**Records that describe objects:**

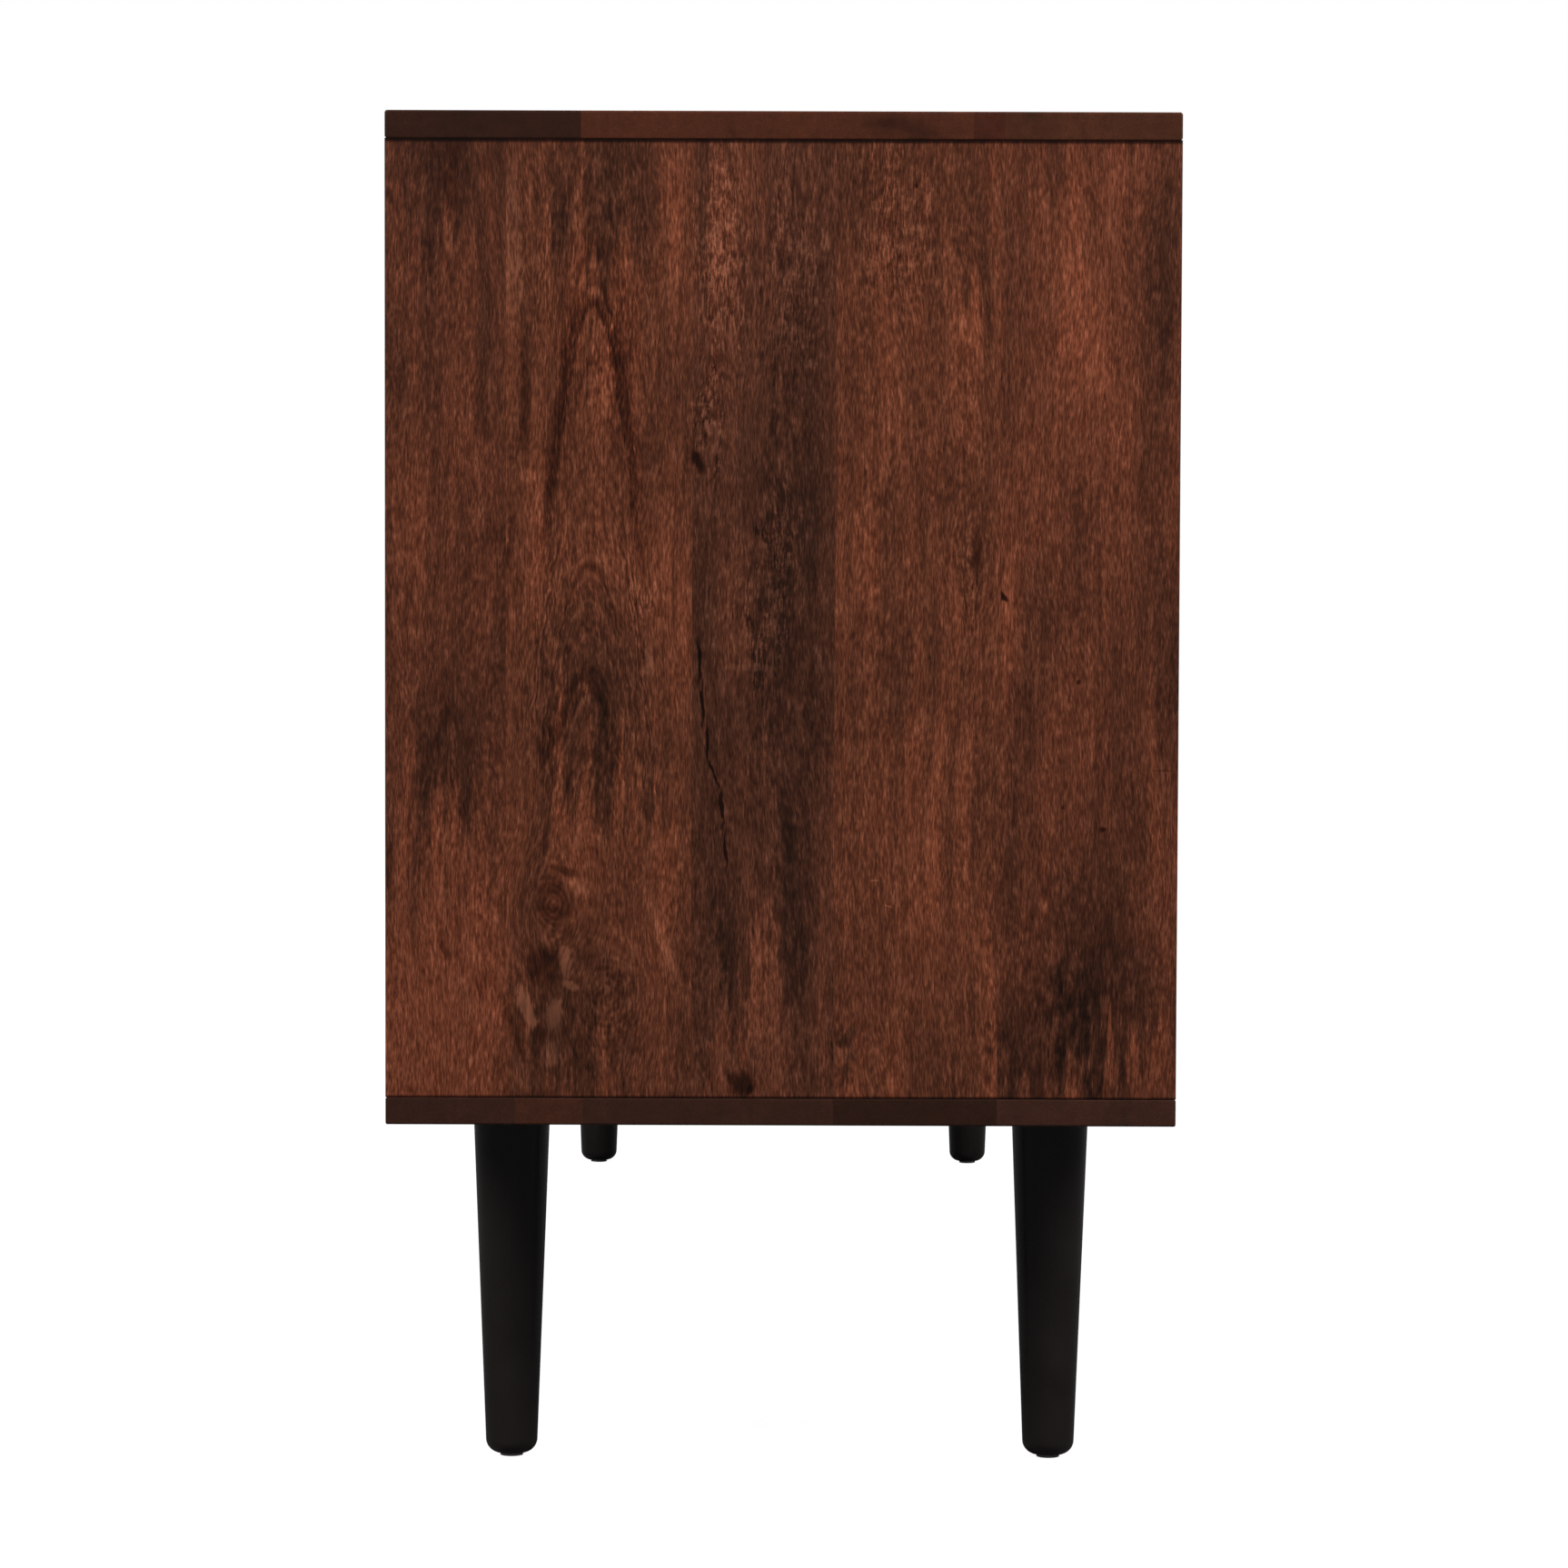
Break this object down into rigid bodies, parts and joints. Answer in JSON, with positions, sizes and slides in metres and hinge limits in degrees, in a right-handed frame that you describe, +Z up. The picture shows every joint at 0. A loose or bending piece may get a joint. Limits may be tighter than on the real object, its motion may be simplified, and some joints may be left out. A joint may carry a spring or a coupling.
{
  "type": "sideboard buffet",
  "caption": "Long low sideboard buffet with a hinged cupboard door at each end, drawers between, and turned tapered legs.",
  "frame": {"origin": "on the floor, under the middle of the case", "axes": "+X to the right along the length, seen from the front; +Y from front to back; +Z up"},
  "size_m": [1.56, 0.43, 0.753],
  "materials": {
    "stained_mango": "walnut stain under satin lacquer",
    "drawer_wood": "clear matt lacquer",
    "plywood": "sanded, clear matt lacquer",
    "dowel_beech": "bare, fluted",
    "black_lacquer": "satin black lacquer on turned wood",
    "aged_brass": "aged, brushed",
    "zinc_steel": "zinc plated",
    "magnet_steel": "ground",
    "catch_plastic": "moulded, matt",
    "nylon": "moulded, matt"
  },
  "bodies": {
    "case": {"top_panel": "stained_mango", "bottom_panel": "stained_mango", "side_panel_left": "stained_mango", "side_panel_right": "stained_mango", "partition_left": "stained_mango", "partition_right": "stained_mango", "back_panel": "plywood", "back_panel_screws": "zinc_steel", "case_dowels": "dowel_beech", "shelf_left": "stained_mango", "shelf_right": "stained_mango", "shelf_pins": "zinc_steel", "leg_front_left": "black_lacquer", "leg_front_right": "black_lacquer", "leg_back_left": "black_lacquer", "leg_back_right": "black_lacquer", "leg_bolts": "zinc_steel", "leg_t_nuts": "zinc_steel", "foot_glides": "nylon", "hinge_case_leaves": "aged_brass", "hinge_case_screws": "aged_brass", "door_catches": "catch_plastic", "catch_magnets": "magnet_steel", "catch_screws": "zinc_steel", "slide_outer_members": "zinc_steel", "slide_outer_screws": "zinc_steel"},
    "door_left_leaf": {"door_left": "stained_mango", "hinge_door_leaves_left": "aged_brass", "hinge_pins_left": "aged_brass", "hinge_screws_left": "aged_brass", "strike_plate_left": "zinc_steel", "strike_screw_left": "zinc_steel"},
    "door_right_leaf": {"door_right": "stained_mango", "hinge_door_leaves_right": "aged_brass", "hinge_pins_right": "aged_brass", "hinge_screws_right": "aged_brass", "strike_plate_right": "zinc_steel", "strike_screw_right": "zinc_steel"},
    "drawer_top": {"drawer_front_top": "stained_mango", "drawer_sides_top": "drawer_wood", "drawer_ends_top": "drawer_wood", "drawer_bottom_top": "plywood", "slide_inner_members_top": "zinc_steel", "drawer_screws_top": "zinc_steel"},
    "slides_top": {"slide_middle_members_top": "zinc_steel"},
    "drawer_middle": {"drawer_front_middle": "stained_mango", "drawer_sides_middle": "drawer_wood", "drawer_ends_middle": "drawer_wood", "drawer_bottom_middle": "plywood", "slide_inner_members_middle": "zinc_steel", "drawer_screws_middle": "zinc_steel"},
    "slides_middle": {"slide_middle_members_middle": "zinc_steel"},
    "drawer_bottom": {"drawer_front_bottom": "stained_mango", "drawer_sides_bottom": "drawer_wood", "drawer_ends_bottom": "drawer_wood", "drawer_bottom_bottom": "plywood", "slide_inner_members_bottom": "zinc_steel", "drawer_screws_bottom": "zinc_steel"},
    "slides_bottom": {"slide_middle_members_bottom": "zinc_steel"}
  },
  "joints": [
    {"name": "door_left_hinge", "type": "hinge", "parent": "case", "child": "door_left_leaf", "pos_m": [-0.7616, -0.2104, 0.4785], "axis": [0, 0, -1], "range_deg": [0, 110]},
    {"name": "door_right_hinge", "type": "hinge", "parent": "case", "child": "door_right_leaf", "pos_m": [0.7616, -0.2104, 0.4785], "axis": [0, 0, 1], "range_deg": [0, 110]},
    {"name": "drawer_top_travel", "type": "slide", "parent": "case", "child": "drawer_top", "axis": [0, -1, 0], "range_m": [0, 0.33]},
    {"name": "slides_top_travel", "type": "slide", "parent": "case", "child": "slides_top", "axis": [0, -1, 0], "range_m": [0, 0.165]},
    {"name": "drawer_middle_travel", "type": "slide", "parent": "case", "child": "drawer_middle", "axis": [0, -1, 0], "range_m": [0, 0.33]},
    {"name": "slides_middle_travel", "type": "slide", "parent": "case", "child": "slides_middle", "axis": [0, -1, 0], "range_m": [0, 0.165]},
    {"name": "drawer_bottom_travel", "type": "slide", "parent": "case", "child": "drawer_bottom", "axis": [0, -1, 0], "range_m": [0, 0.33]},
    {"name": "slides_bottom_travel", "type": "slide", "parent": "case", "child": "slides_bottom", "axis": [0, -1, 0], "range_m": [0, 0.165]}
  ],
  "couplings": [
    {"joint": "slides_top_travel", "follows": "drawer_top_travel", "ratio": 0.5},
    {"joint": "slides_middle_travel", "follows": "drawer_middle_travel", "ratio": 0.5},
    {"joint": "slides_bottom_travel", "follows": "drawer_bottom_travel", "ratio": 0.5}
  ]
}
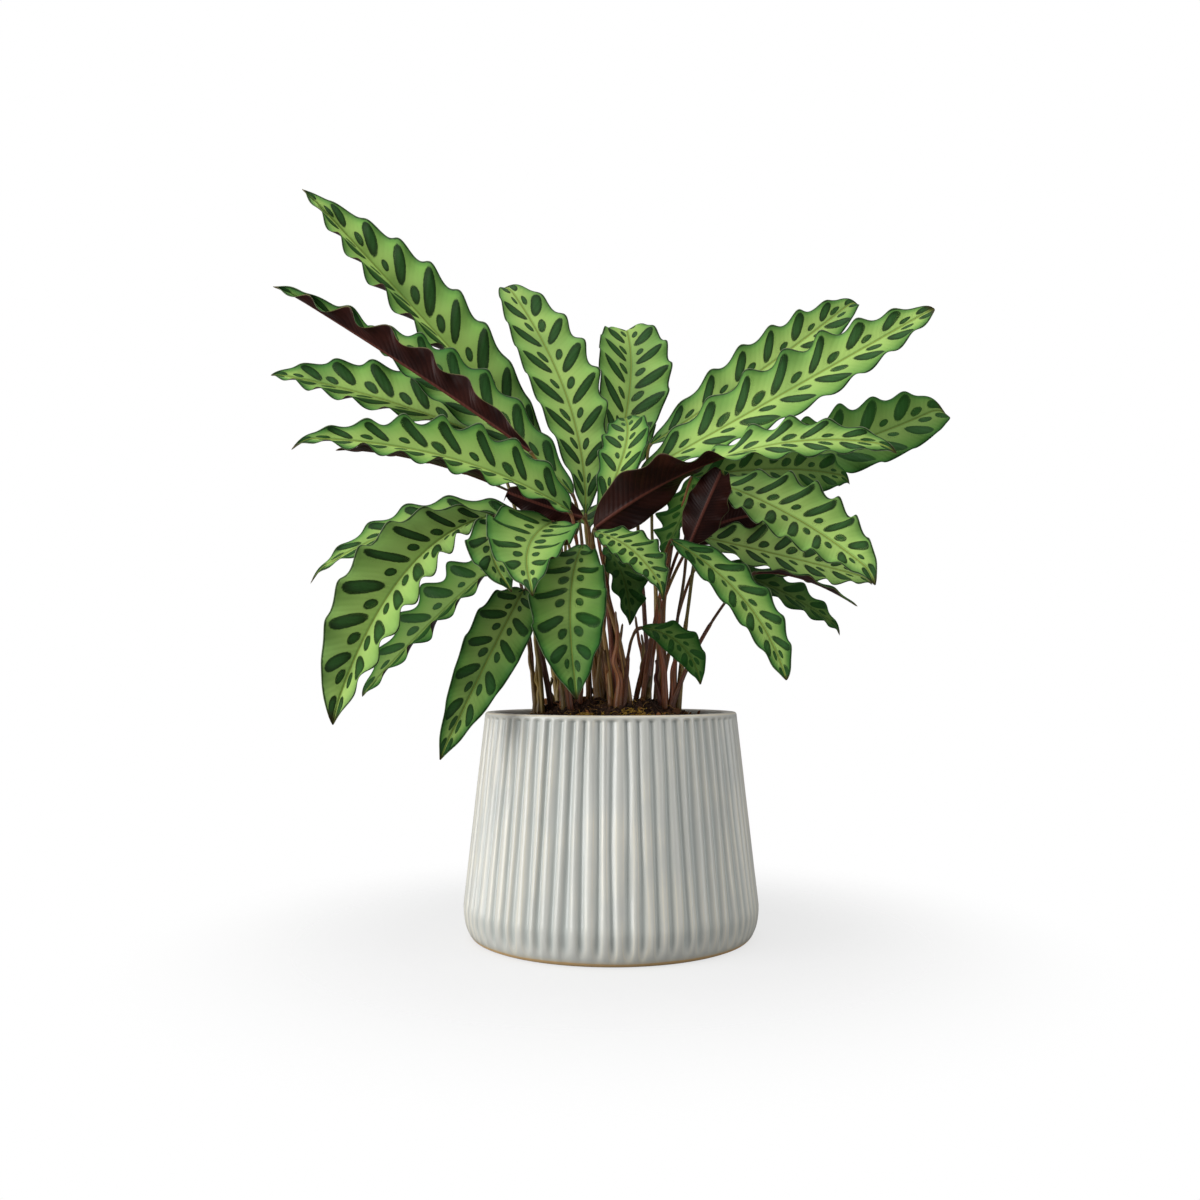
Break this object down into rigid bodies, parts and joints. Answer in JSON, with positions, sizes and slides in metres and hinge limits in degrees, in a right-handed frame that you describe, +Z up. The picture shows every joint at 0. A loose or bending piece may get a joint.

**INSTRUCTION:**
Write out the full listing exactly as given.

**WRITTEN REPLY:**
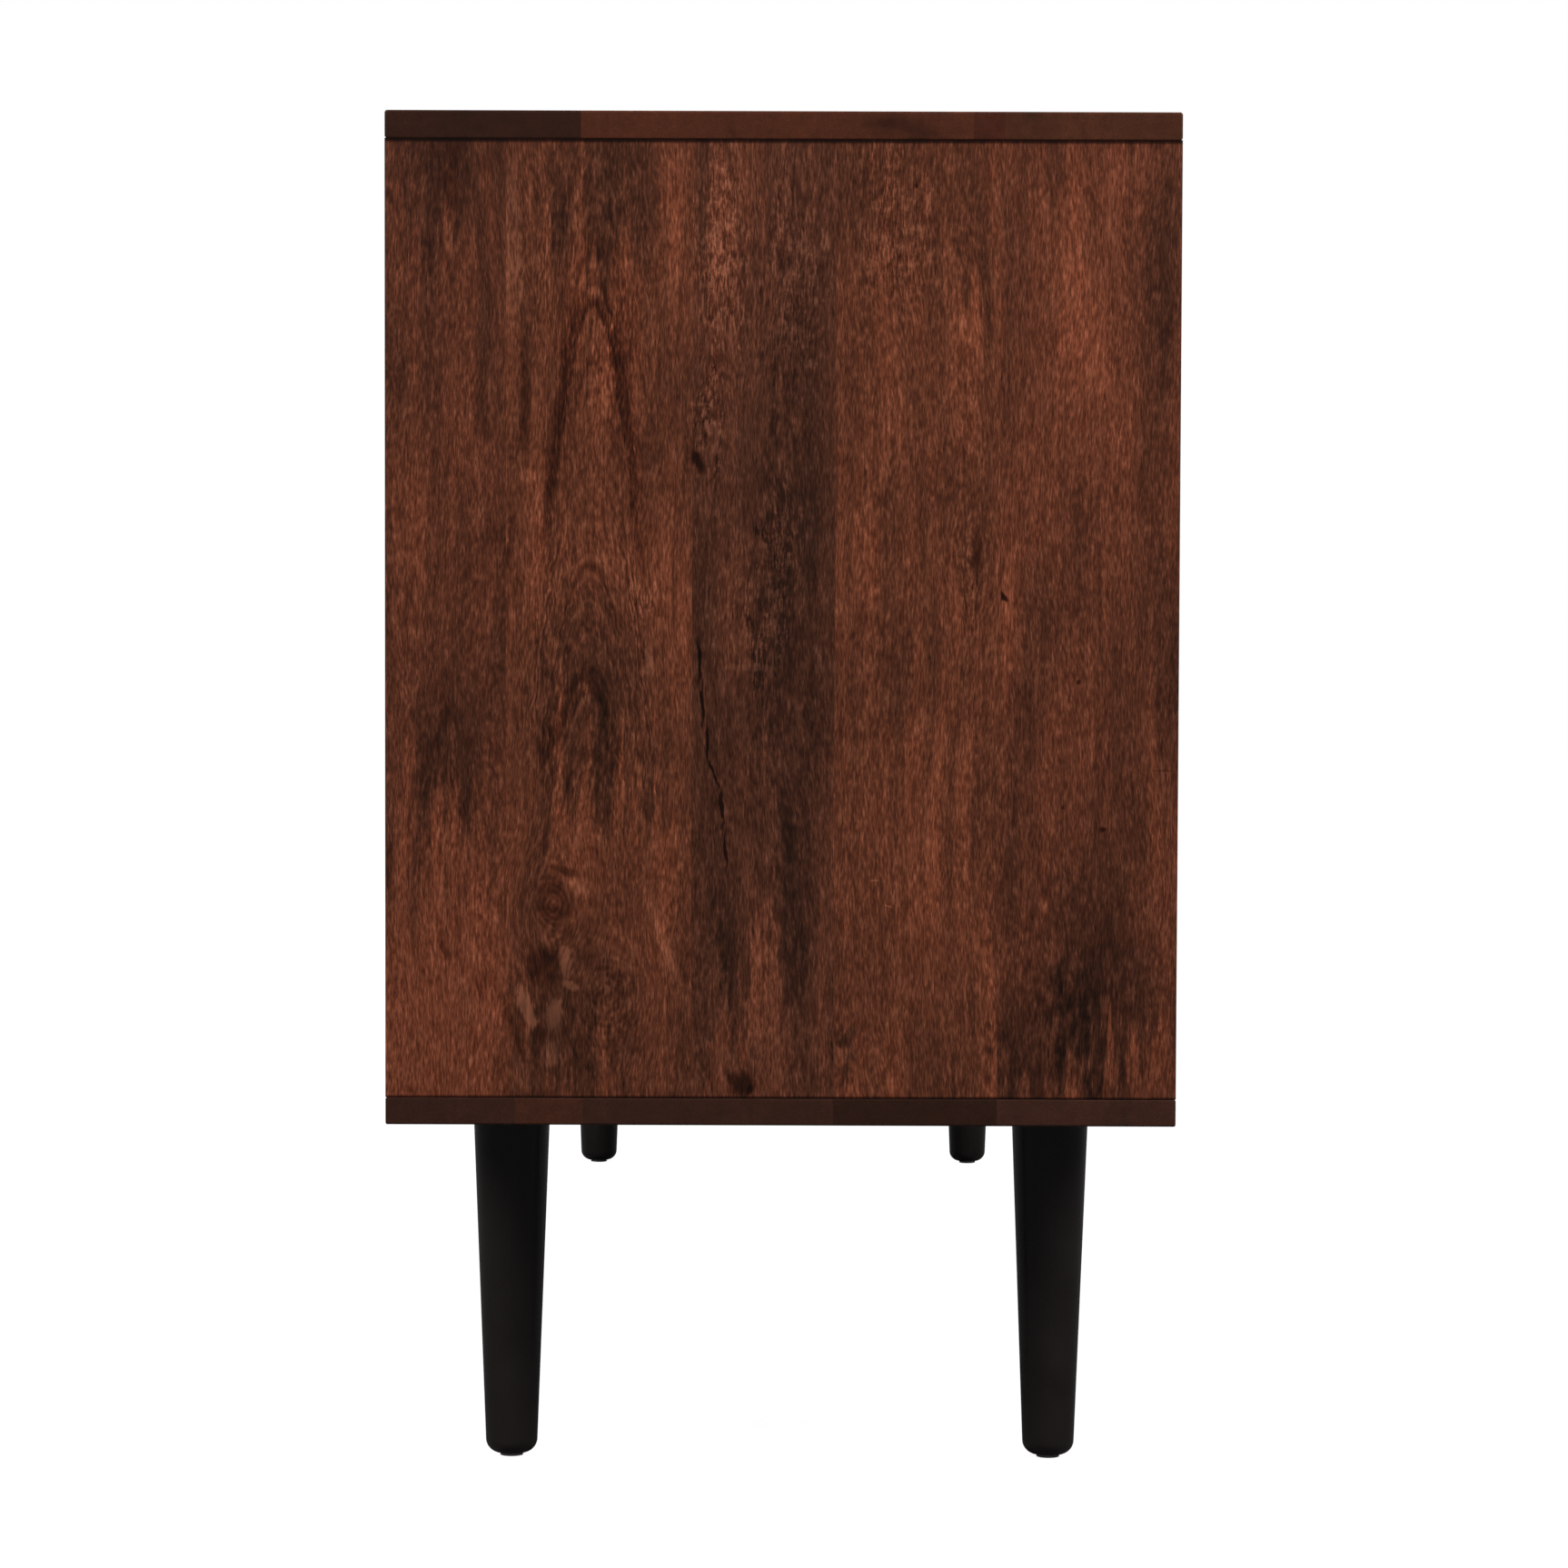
Break this object down into rigid bodies, parts and joints. Answer in JSON, with positions, sizes and slides in metres and hinge limits in degrees, in a right-handed frame that you describe, +Z up. The picture shows every joint at 0. A loose or bending piece may get a joint. Limits may be tighter than on the real object, its motion may be simplified, and some joints may be left out. A joint may carry a spring or a coupling.
{
  "type": "sideboard buffet",
  "caption": "Long low sideboard buffet with a hinged cupboard door at each end, drawers between, and turned tapered legs.",
  "frame": {"origin": "on the floor, under the middle of the case", "axes": "+X to the right along the length, seen from the front; +Y from front to back; +Z up"},
  "size_m": [1.56, 0.43, 0.753],
  "materials": {
    "stained_mango": "walnut stain under satin lacquer",
    "drawer_wood": "clear matt lacquer",
    "plywood": "sanded, clear matt lacquer",
    "dowel_beech": "bare, fluted",
    "black_lacquer": "satin black lacquer on turned wood",
    "aged_brass": "aged, brushed",
    "zinc_steel": "zinc plated",
    "magnet_steel": "ground",
    "catch_plastic": "moulded, matt",
    "nylon": "moulded, matt"
  },
  "bodies": {
    "case": {"top_panel": "stained_mango", "bottom_panel": "stained_mango", "side_panel_left": "stained_mango", "side_panel_right": "stained_mango", "partition_left": "stained_mango", "partition_right": "stained_mango", "back_panel": "plywood", "back_panel_screws": "zinc_steel", "case_dowels": "dowel_beech", "shelf_left": "stained_mango", "shelf_right": "stained_mango", "shelf_pins": "zinc_steel", "leg_front_left": "black_lacquer", "leg_front_right": "black_lacquer", "leg_back_left": "black_lacquer", "leg_back_right": "black_lacquer", "leg_bolts": "zinc_steel", "leg_t_nuts": "zinc_steel", "foot_glides": "nylon", "hinge_case_leaves": "aged_brass", "hinge_case_screws": "aged_brass", "door_catches": "catch_plastic", "catch_magnets": "magnet_steel", "catch_screws": "zinc_steel", "slide_outer_members": "zinc_steel", "slide_outer_screws": "zinc_steel"},
    "door_left_leaf": {"door_left": "stained_mango", "hinge_door_leaves_left": "aged_brass", "hinge_pins_left": "aged_brass", "hinge_screws_left": "aged_brass", "strike_plate_left": "zinc_steel", "strike_screw_left": "zinc_steel"},
    "door_right_leaf": {"door_right": "stained_mango", "hinge_door_leaves_right": "aged_brass", "hinge_pins_right": "aged_brass", "hinge_screws_right": "aged_brass", "strike_plate_right": "zinc_steel", "strike_screw_right": "zinc_steel"},
    "drawer_top": {"drawer_front_top": "stained_mango", "drawer_sides_top": "drawer_wood", "drawer_ends_top": "drawer_wood", "drawer_bottom_top": "plywood", "slide_inner_members_top": "zinc_steel", "drawer_screws_top": "zinc_steel"},
    "slides_top": {"slide_middle_members_top": "zinc_steel"},
    "drawer_middle": {"drawer_front_middle": "stained_mango", "drawer_sides_middle": "drawer_wood", "drawer_ends_middle": "drawer_wood", "drawer_bottom_middle": "plywood", "slide_inner_members_middle": "zinc_steel", "drawer_screws_middle": "zinc_steel"},
    "slides_middle": {"slide_middle_members_middle": "zinc_steel"},
    "drawer_bottom": {"drawer_front_bottom": "stained_mango", "drawer_sides_bottom": "drawer_wood", "drawer_ends_bottom": "drawer_wood", "drawer_bottom_bottom": "plywood", "slide_inner_members_bottom": "zinc_steel", "drawer_screws_bottom": "zinc_steel"},
    "slides_bottom": {"slide_middle_members_bottom": "zinc_steel"}
  },
  "joints": [
    {"name": "door_left_hinge", "type": "hinge", "parent": "case", "child": "door_left_leaf", "pos_m": [-0.7616, -0.2104, 0.4785], "axis": [0, 0, -1], "range_deg": [0, 110]},
    {"name": "door_right_hinge", "type": "hinge", "parent": "case", "child": "door_right_leaf", "pos_m": [0.7616, -0.2104, 0.4785], "axis": [0, 0, 1], "range_deg": [0, 110]},
    {"name": "drawer_top_travel", "type": "slide", "parent": "case", "child": "drawer_top", "axis": [0, -1, 0], "range_m": [0, 0.33]},
    {"name": "slides_top_travel", "type": "slide", "parent": "case", "child": "slides_top", "axis": [0, -1, 0], "range_m": [0, 0.165]},
    {"name": "drawer_middle_travel", "type": "slide", "parent": "case", "child": "drawer_middle", "axis": [0, -1, 0], "range_m": [0, 0.33]},
    {"name": "slides_middle_travel", "type": "slide", "parent": "case", "child": "slides_middle", "axis": [0, -1, 0], "range_m": [0, 0.165]},
    {"name": "drawer_bottom_travel", "type": "slide", "parent": "case", "child": "drawer_bottom", "axis": [0, -1, 0], "range_m": [0, 0.33]},
    {"name": "slides_bottom_travel", "type": "slide", "parent": "case", "child": "slides_bottom", "axis": [0, -1, 0], "range_m": [0, 0.165]}
  ],
  "couplings": [
    {"joint": "slides_top_travel", "follows": "drawer_top_travel", "ratio": 0.5},
    {"joint": "slides_middle_travel", "follows": "drawer_middle_travel", "ratio": 0.5},
    {"joint": "slides_bottom_travel", "follows": "drawer_bottom_travel", "ratio": 0.5}
  ]
}
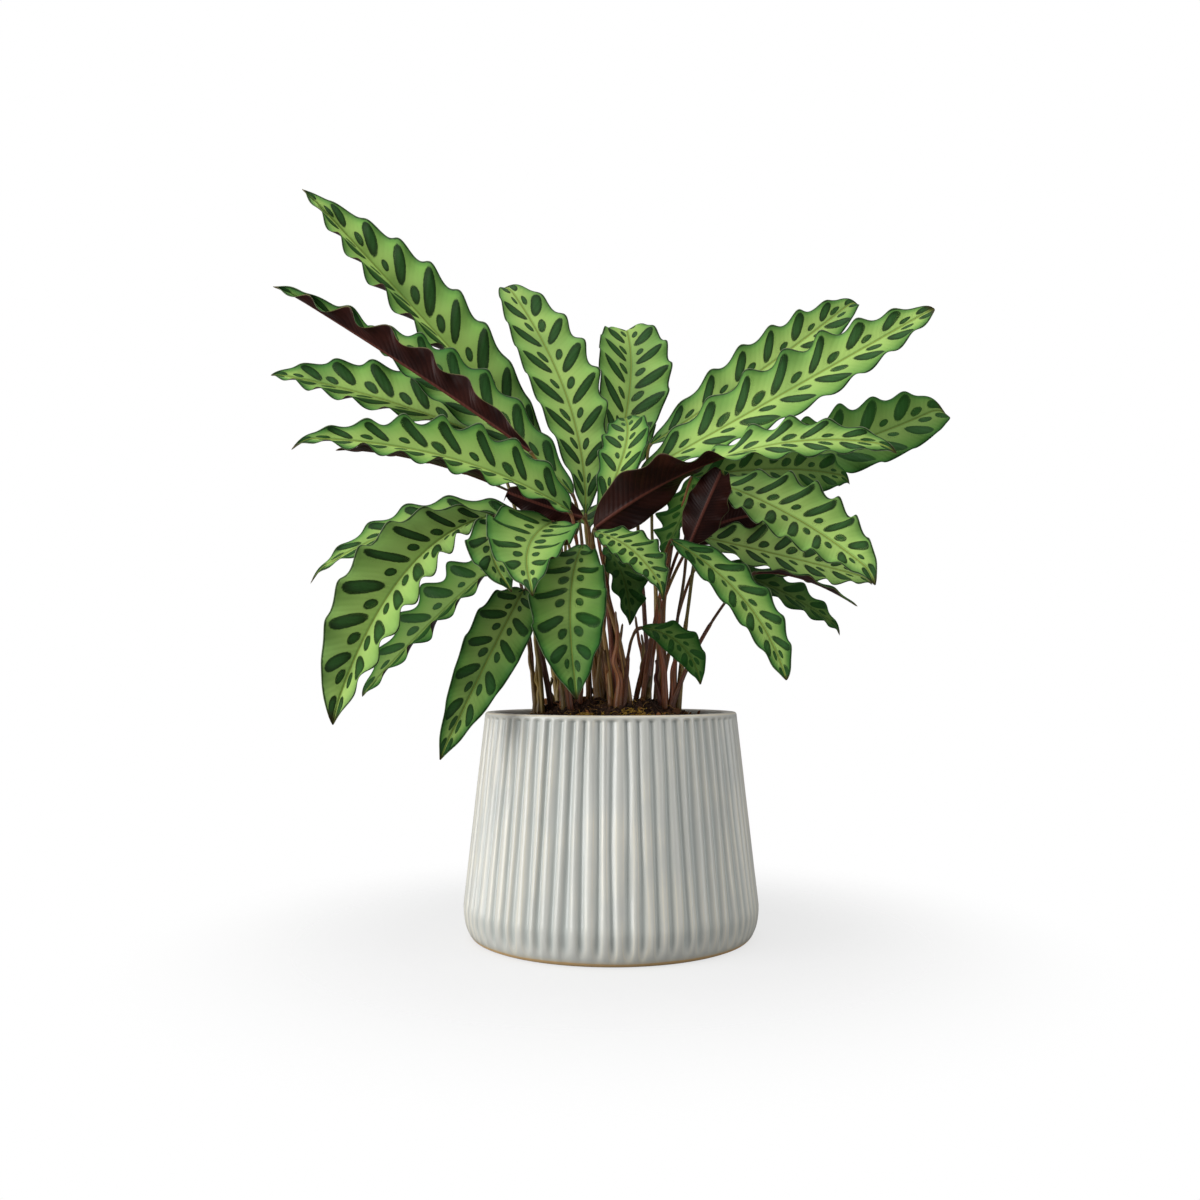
Break this object down into rigid bodies, parts and joints. Answer in JSON, with positions, sizes and slides in metres and hinge limits in degrees, in a right-handed frame that you describe, +Z up. The picture shows every joint at 0. A loose or bending piece may get a joint.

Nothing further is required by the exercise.